The lats act as one of the biggest stabilizers when it comes to strength and power in the big three. In bodybuilding competitions, shows are won from the back, so having a thick, wide, and dense back is a goal for every physique. When volume, intensity, and load are all added without proper programming, tightness, poor range of motion, and decreased muscular activation (from fascial restrictions) can occur. The lats originate from the thoracic T7-T12, 9th to 12th ribs, lumbar and sacral vertebrae (via thoracolumbar fascia), and most importantly relating to our issues, the posterior third of the external lip of the iliac crest. This means the lats have a large effect on lumbar and sacral position. The tighter the lats, the more extension the lumbar and sacrum can be pulled into.

Points of emphasis:

  • Maintain tension through the anterior core by creating a neutral position between your ribcage and pelvis. Avoid extension at any other area other than the thoracic spine.
  • Tuck the chin to keep a neutral cervical spine and avoid excessive extension.
  • Eccentrically focus on lowering the lats while exhaling forcefully and with a 2:1 ratio to your inhale. For example, inhale for three seconds and exhale for six seconds.
  • Continue to move up your thoracic spine repeating the exercise, ensuring you gain extension through the entire area. Use a half foam roller or half PVC pipe if the extension is too much.

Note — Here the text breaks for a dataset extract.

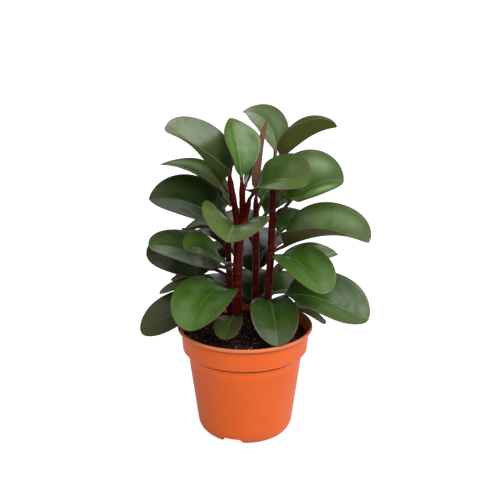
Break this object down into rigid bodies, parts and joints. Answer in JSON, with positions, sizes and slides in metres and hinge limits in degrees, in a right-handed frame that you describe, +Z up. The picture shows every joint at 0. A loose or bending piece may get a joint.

Half-Kneeling Shoulder Controlled Articular Rotations (CARS)

This is an exercise created by Dr. Andrea Spinae and his FRC method. The goal here is to create proximal stability to yield distal mobility. We need to learn how to create tension within the anterior core to allow shoulder (glenohumeral) and scapular (scapulothoracic) mobility to occur. This requires daily sessions performed with perfect execution and zero compensation. The ability to maintain proper ribcage to pelvic position throughout the movement will dictate the effectiveness of this exercise. Keep thoracic and lumbar position while properly breathing. This will affectively allow the scapula to rotate around the ribcage (scapulothoracic movement) and the shoulder joint (glenohumeral) to move through circumduction. This should be completed on both sides and in forward (flexion) and backwards (extension) ranges.

Points of emphasis:

  • Maintain tension and the proper relationship between rib cage and pelvis. This will equate to proper thoracic extension and lumbar stabilization.
  • Keep the down leg glute (leg closest to the wall) flexed and slightly posteriorly tilted the entire time.
  • Control your breathing through the entire range of motion.
  • Be sure to not use momentum or use the wall for assistance.
  • Focus on controlling your arm through points of tension, not rushing through them.

Dead Bug with Isometric Push/Pull

As we move closer to the main upper body exercise, we want to start integrating our push and pull movements with stability so we are primed and ready to go. This last exercise uses isometric push and pull muscle contractions in conjunction with the dead bud position to lock in core stability and bring everything together. Establishing a proper lumbar position via a neutral pelvis and packed rib cage will create a more effective position for the push/pull action to take place. Once you have established your core position, begin breathing into the push or pull action while maintaining the dead bug position. Do this for 30 seconds to one minute for one to three rounds.

Points of emphasis:

  • Establish and control a neutral rib cage and pelvic position.
  • Maintain a constant diaphragmatic breathing rate.
  • Keep a slight posterior tilt and your knees and ankles at 90 degrees.
  • Keep your head in a neutral position, in line with your spine.
  • Push or pull into the barbell at 80% for 30 seconds to one minute and repeat one to three times.

Dead Bug with Isometric Push

Dead Bug with Isometric Pull

There you have it, three simple mobility and stability drills that you can perform prior to any upper body day. These address some of the common dysfunctions and compensations associated with powerlifting, bodybuilding, and strength athletes.